Although the book consists of three chapters, a majority of Skidegate House Models is dedicated to documenting dozens of individual components of the replica village, detailing singular totem poles, longhouses, and grave monuments that, when displayed together, constituted the entire village. As the Chicago World’s Fair concluded, the set became divorced, with pieces of the replica village relocated to various museum collections (including Chicago’s Field Museum of Natural History) or seemingly lost altogether. While Wright’s efforts to trace these misplaced models and chronicle each of the village’s structures are certainly admirable, the average reader may be overwhelmed by the sheer amount of detail contained in the book.
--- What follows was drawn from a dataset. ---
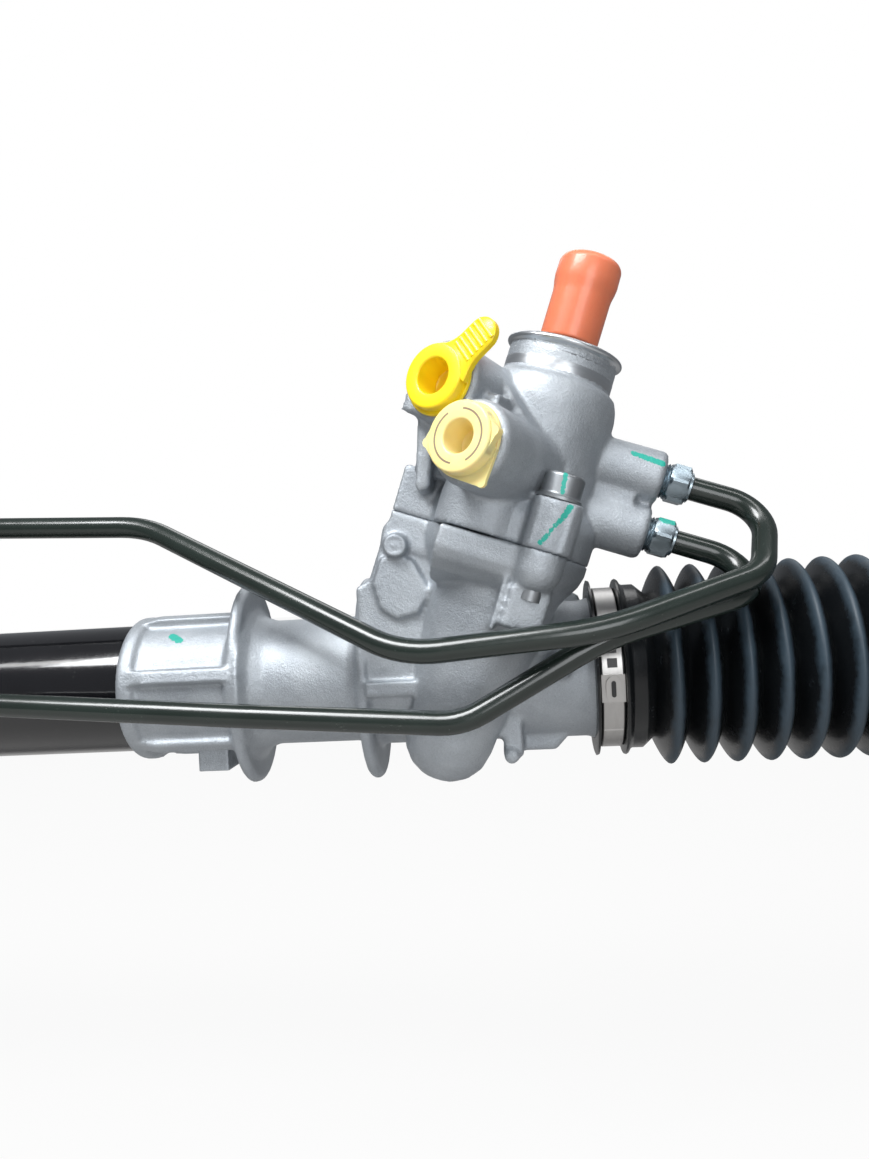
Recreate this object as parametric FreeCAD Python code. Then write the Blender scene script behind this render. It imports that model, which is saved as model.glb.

For example, Wright numbers every piece and describes each of the miniature structures’ respective Haida clans and families, accompanied by nearly 200 photographs and appendices of Skidegate’s chiefs and historical longhouses. As such, Skidegate House Models is best suited for an audience of art historians, anthropologists, and museum studies scholars with a precise interest in Native Northwest material culture, or Haida individuals seeking more information regarding their own cultural heritage. Yet, any reader will observe that Wright sets a high standard for herself, combining her characteristic expertise and masterful research to culminate in an excellent tome that urges readers to reconsider the role of miniature replicas as valuable expressions of cultural defiance, continuity, and sovereignty for past, present, and future Indigenous communities.
References Cited
Davy, Jack. So Much More Than Art: Indigenous Miniatures of the Pacific Northwest. Vancouver, British Columbia, Canada: University of British Columbia Press (2021).
Hall, Michael D. & Pat Glascock. Carvings & Commerce: Model Totem Poles, 1880-2010. Seattle, Washington: University of Washington Press (2011).
Publication Information
Wright, Robin K. Skidegate House Models: From Haida Gwaii to the Chicago World’s Fair & Beyond. Vancouver: University of British Columbia Press, 2024.